I've had the brockmann.com domain since 1996 and have been in the Whois? database for a long time. My email has been sold, resold, sold, resold, re-resold dozens and dozens of times.

For fun and profit, over the last three years I have operated my own email and MX records from my data center (in my basement, next to the NBX). I've been using the ClamAV open source server product and have been training the server. Nevertheless, I get over 200 messages a day (95% of which are spam). My other accountholders share the same depressing loads, because they are targets too. I have been working with the filter rules of my email client to address the gaps, but frankly it just doesn't work.

As recently as yesterday, I got another message (from a client) trapped in my spam folder. This is a huge and frequent problem affecting the integrity of the mail system. This is like the 19th century  mail car robberies and some pieces never making it to their destination. Fortunately I was expecting this and began to snoop around in the junk folder and lo and behold… there it was!

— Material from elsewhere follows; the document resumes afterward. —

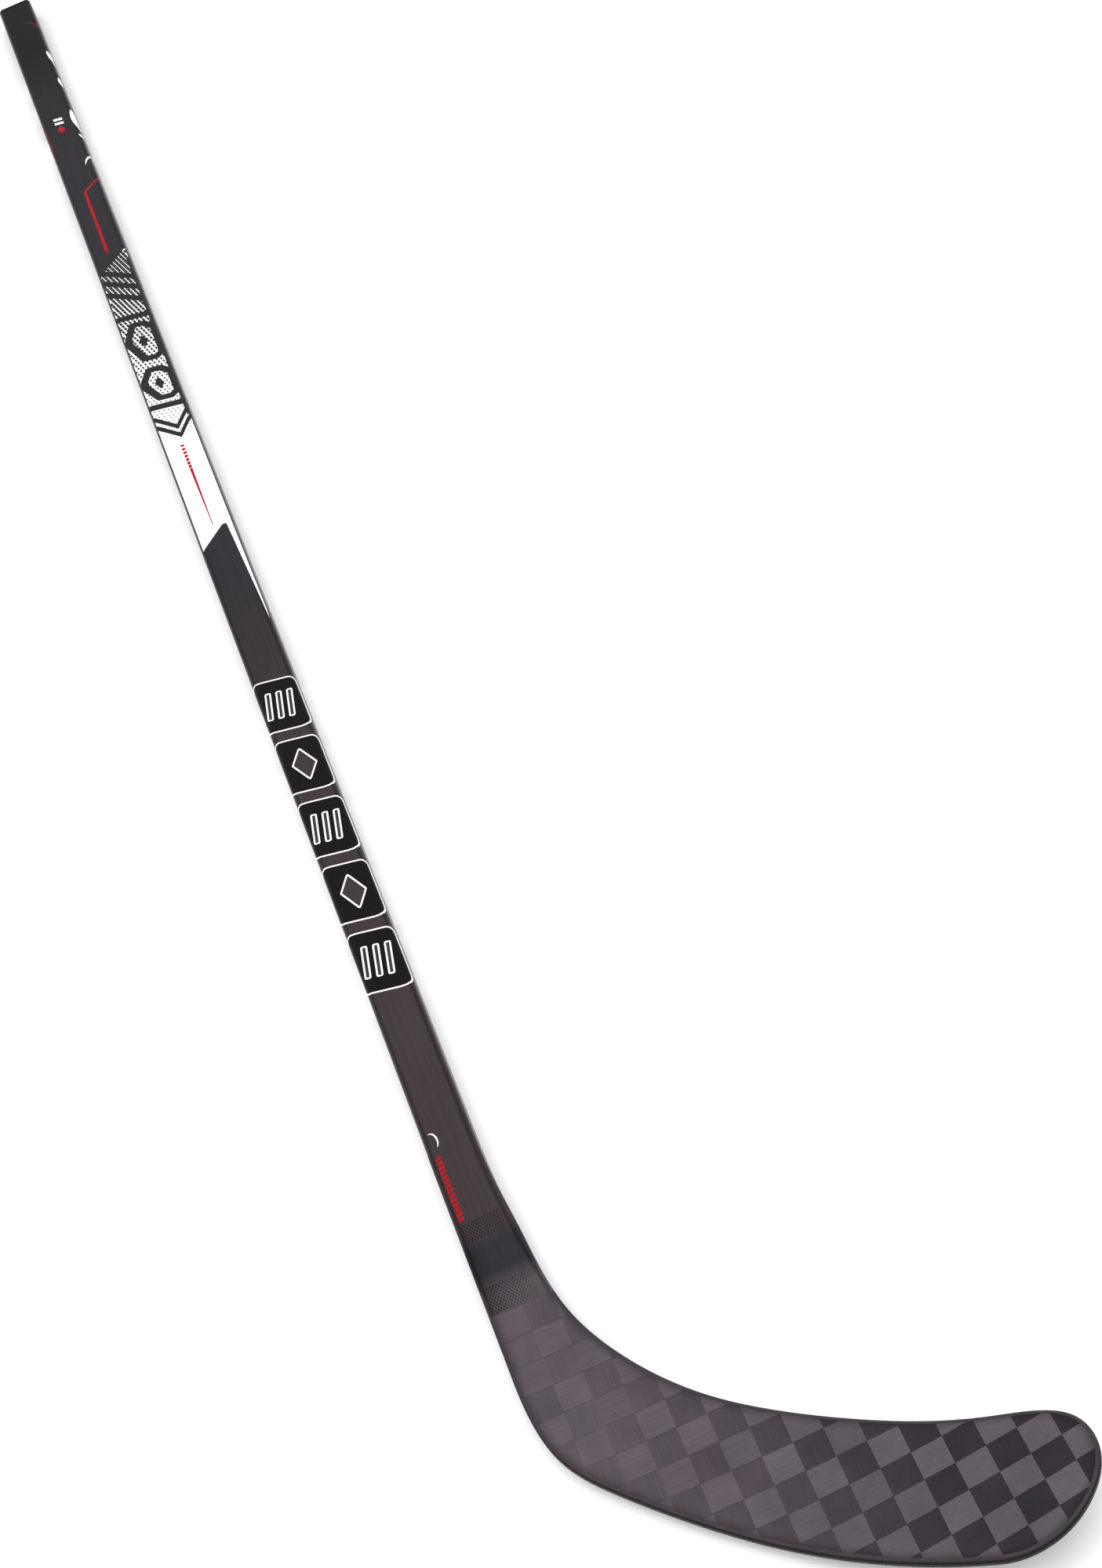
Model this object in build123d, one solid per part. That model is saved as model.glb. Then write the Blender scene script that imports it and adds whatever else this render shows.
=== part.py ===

There is an  arms race now underway between the spammers and the filter companies – the filters get too good at catching text, so the spammers create word variants (V1^GR^) that fool the filters which get good at filtering those word variants out and then move to gifs that the filters can't read… and so on. We need to break this game. Doing more of the same really isn't going to work. 

I don't think it's going to be any industry-wide initiative that changes the dynamics of this environment. We don't have to change the email system (that works really really well). We don't have to create a broad security framework that imbeds strong authentication technology into every message. We don't even have to create better filters. Just like the lock on my front door won't really keep a determined thief out, it will just make it sufficiently time consuming that they'll want to go next door. I think we have to make it too hard for spammers to stop bugging me, especially at work. That has to be the goal. Make it easier to spam somebody else than it is to spam me.